Your task is to print all of the material verbatim.

# # #

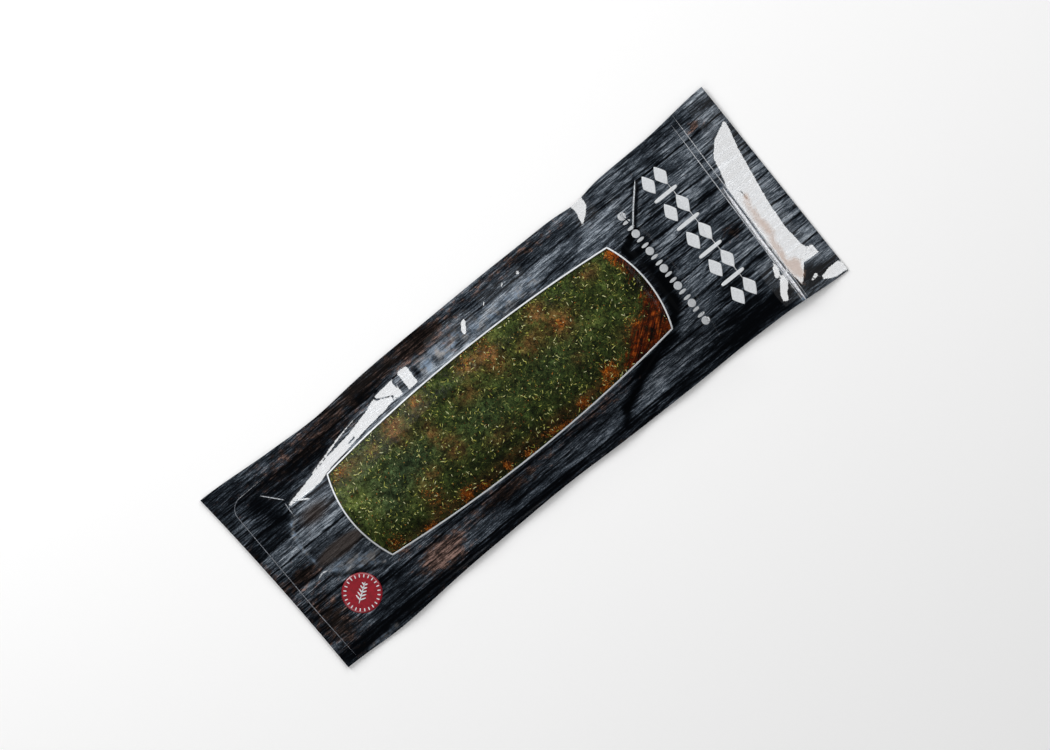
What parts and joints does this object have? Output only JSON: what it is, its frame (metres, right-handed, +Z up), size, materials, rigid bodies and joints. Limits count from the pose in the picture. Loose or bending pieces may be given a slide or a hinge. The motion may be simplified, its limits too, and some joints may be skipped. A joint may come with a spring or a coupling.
{
  "type": "gravlax in a vacuum pouch",
  "caption": "Long salmon fillet crusted with chopped dill, sealed flat in a printed film pouch with a barrel-shaped clear window and wide sealed hems.",
  "frame": {"origin": "middle of the pouch's footprint, on the surface that it lies on", "axes": "+X along the pouch from the fillet's tail to its cut end and the wide end flap, +Y across it, +Z up out of the window"},
  "size_m": [0.39, 0.1408, 0.0252],
  "materials": {
    "printed_film": "laminated film printed as charred planks, satin gloss, light sealed creases",
    "clear_film": "clear glossy film drawn tight by vacuum",
    "crusted_fish": "moist cured salmon under chopped dill, mustard seed and pepper"
  },
  "bodies": {
    "root": {"pouch": "printed_film", "window": "clear_film", "fillet": "crusted_fish"}
  },
  "joints": []
}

# # #

- [ANSWER BELOW]:
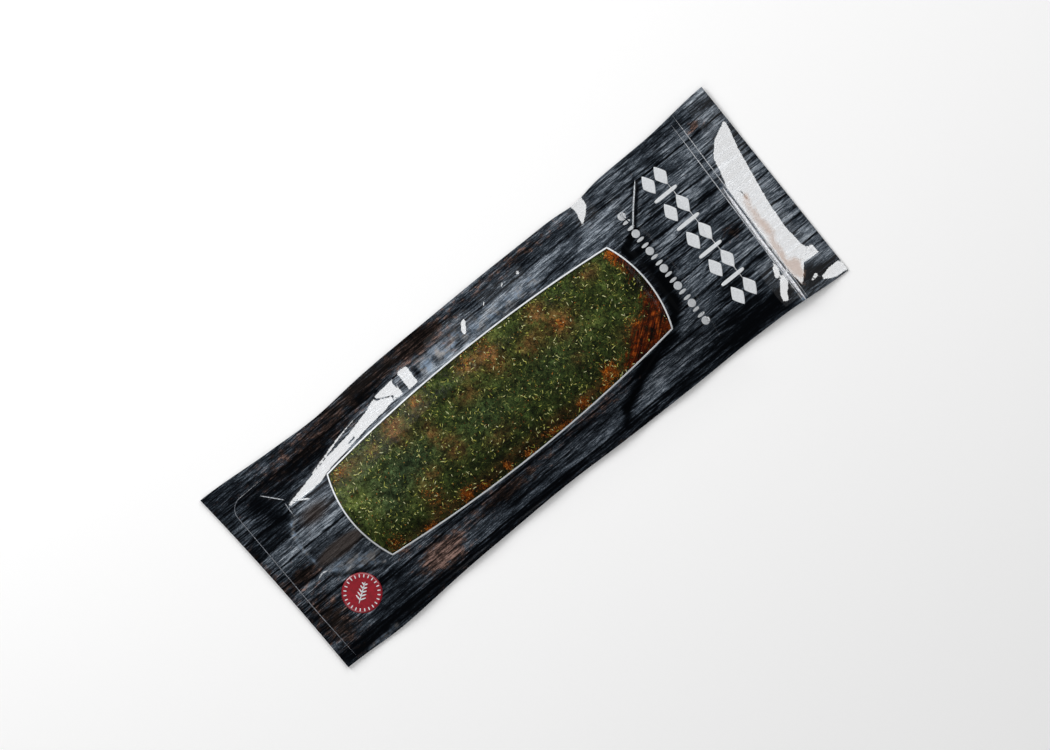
What parts and joints does this object have? Output only JSON: what it is, its frame (metres, right-handed, +Z up), size, materials, rigid bodies and joints. Limits count from the pose in the picture. Loose or bending pieces may be given a slide or a hinge. The motion may be simplified, its limits too, and some joints may be skipped. A joint may come with a spring or a coupling.
{
  "type": "gravlax in a vacuum pouch",
  "caption": "Long salmon fillet crusted with chopped dill, sealed flat in a printed film pouch with a barrel-shaped clear window and wide sealed hems.",
  "frame": {"origin": "middle of the pouch's footprint, on the surface that it lies on", "axes": "+X along the pouch from the fillet's tail to its cut end and the wide end flap, +Y across it, +Z up out of the window"},
  "size_m": [0.39, 0.1408, 0.0252],
  "materials": {
    "printed_film": "laminated film printed as charred planks, satin gloss, light sealed creases",
    "clear_film": "clear glossy film drawn tight by vacuum",
    "crusted_fish": "moist cured salmon under chopped dill, mustard seed and pepper"
  },
  "bodies": {
    "root": {"pouch": "printed_film", "window": "clear_film", "fillet": "crusted_fish"}
  },
  "joints": []
}